— BEGIN Data entries —

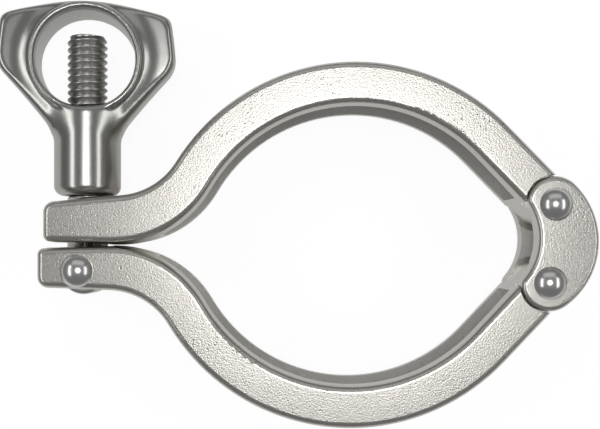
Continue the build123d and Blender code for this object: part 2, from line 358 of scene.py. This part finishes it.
def build_cast_grain():
    """Node group for a blasted casting's skin: its height, its pits and a slow cloud."""
    group = bpy.data.node_groups.new("Cast Grain", "ShaderNodeTree")
    new_socket = group.interface.new_socket
    for name, default in SATIN_GRAIN.items():
        socket = new_socket(name=name, in_out="INPUT", socket_type="NodeSocketFloat")
        socket.default_value = default
    for name in ("Height", "Pits", "Cloud"):
        new_socket(name=name, in_out="OUTPUT", socket_type="NodeSocketFloat")
    inputs = add_node(group, "NodeGroupInput", -900, 0)
    outputs = add_node(group, "NodeGroupOutput", 700, 0)
    place = add_node(group, "ShaderNodeTexCoord", -900, 300)
    pebbles = add_node(group, "ShaderNodeTexNoise", -500, 300)
    set_inputs(pebbles, {"Detail": 3.0, "Roughness": 0.55})
    holes = add_node(group, "ShaderNodeTexVoronoi", -500, 0)
    set_inputs(holes, {"Randomness": 1.0})
    scatter = add_node(group, "ShaderNodeTexNoise", -500, -300)
    set_inputs(scatter, {"Scale": 160.0, "Detail": 2.0})
    cloud = add_node(group, "ShaderNodeTexNoise", -500, -600)
    set_inputs(cloud, {"Scale": 70.0, "Detail": 4.0})
    for texture in (pebbles, holes, scatter, cloud):
        group.links.new(place.outputs["Object"], texture.inputs["Vector"])
    group.links.new(inputs.outputs["Pebble Scale"], pebbles.inputs["Scale"])
    group.links.new(inputs.outputs["Pit Scale"], holes.inputs["Scale"])
    # a pit shows where a cell's centre is near and the scatter is high
    dot = add_node(group, "ShaderNodeMapRange", -250, 0)
    set_inputs(dot, {"From Min": 0.08, "From Max": 0.26, "To Min": 1.0, "To Max": 0.0})
    group.links.new(holes.outputs["Distance"], dot.inputs["Value"])
    where = add_node(group, "ShaderNodeMapRange", -250, -300)
    set_inputs(where, {"From Min": 0.44, "From Max": 0.68})
    group.links.new(scatter.outputs["Fac"], where.inputs["Value"])
    pits = math_node(group, "MULTIPLY", 0, -100, dot.outputs["Result"], where.outputs["Result"])
    pits = math_node(group, "MULTIPLY", 150, -100, pits, inputs.outputs["Pit Amount"])
    height = math_node(group, "SUBTRACT", 300, 150, pebbles.outputs["Fac"], pits)
    group.links.new(height, outputs.inputs["Height"])
    group.links.new(pits, outputs.inputs["Pits"])
    group.links.new(cloud.outputs["Fac"], outputs.inputs["Cloud"])
    return group


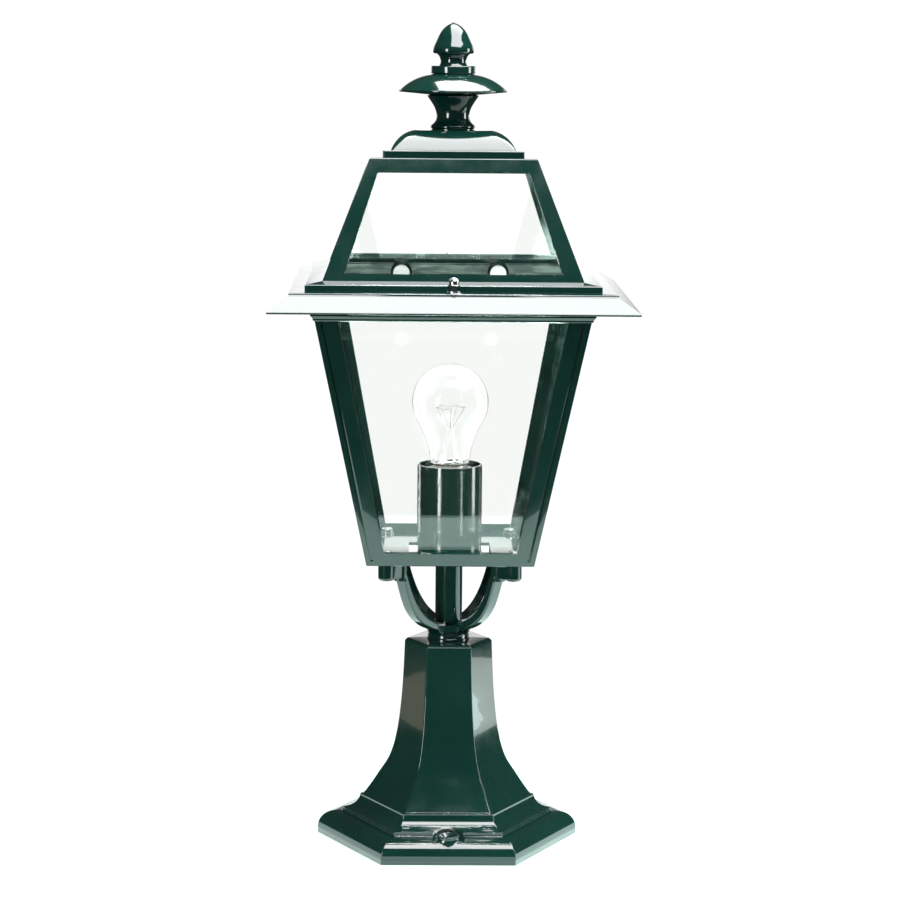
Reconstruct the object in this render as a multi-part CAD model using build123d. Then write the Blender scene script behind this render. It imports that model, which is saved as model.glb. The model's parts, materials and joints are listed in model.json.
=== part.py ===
from build123d import *
import math
import os

# Pedestal garden lantern: a hexagonal hollow pedestal, a four-armed yoke, a square tapering
# lantern body with four panes, a lift-off roof with four panes, and a turned finial.
# Millimetres, +Z up, origin at the centre of the pedestal's foot, front towards -Y.

os.makedirs("parts", exist_ok=True)

# ---- Driving dimensions -------------------------------------------------------------------

REACH = 400.0  # longer than the lantern is wide, for cutters and mitred bars
SQUARE = (0.0, 90.0)  # directions of the opposite side pairs of a square plan
HEXAGON = (30.0, 90.0, 150.0)  # the same for a hexagon with a flat side to the front

# Pedestal: distances of the flat sides from the axis
FOOT_HALF = 90.0
FOOT_RIM_HEIGHT = 5.0
ROLL_RADIUS = 13.0
STEP_HALF, STEP_TOP = 72.7, 21.0
LEDGE_HALF, LEDGE_Z = 60.6, 31.0
COLUMN_FOOT_HALF = 58.0
COLUMN_TOP_HALF, COLUMN_TOP_Z, COLUMN_CAP_Z = 30.1, 160.0, 160.6
PEDESTAL_WALL = 4.5
PEDESTAL_TOP_PLATE = 8.0
FIXING_PCD, FIXING_HOLE_R, FIXING_BOSS_R = 156.0, 3.5, 8.9
FIXING_BOSS_TOP, FIXING_POCKET_R, COUNTERSINK = 20.6, 13.0, 2.5
FIXING_DIRECTIONS = (90.0, 270.0)

# Neck, stem and the hollow threaded rod that clamps them
COLLAR_R, COLLAR_TOP = 17.2, 167.0
HUB_TOP = 174.0
STEM_R, STEM_BORE_R = 10.65, 8.0
ROD_R, ROD_BORE_R = 5.0, 3.6
ROD_HOLE_R = 5.3
ROD_BOTTOM, ROD_TOP = 136.0, 250.0
ROD_NUT_AF, ROD_NUT_HEIGHT = 17.0, 5.0
WASHER_THICKNESS = 1.5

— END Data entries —

● **Written instruction**: Filter the records above for lines containing the word "Blender", and copy those lines.

● **Output for this task**:
Continue the build123d and Blender code for this object: part 2, from line 358 of scene.py. This part finishes it.
Reconstruct the object in this render as a multi-part CAD model using build123d. Then write the Blender scene script behind this render. It imports that model, which is saved as model.glb. The model's parts, materials and joints are listed in model.json.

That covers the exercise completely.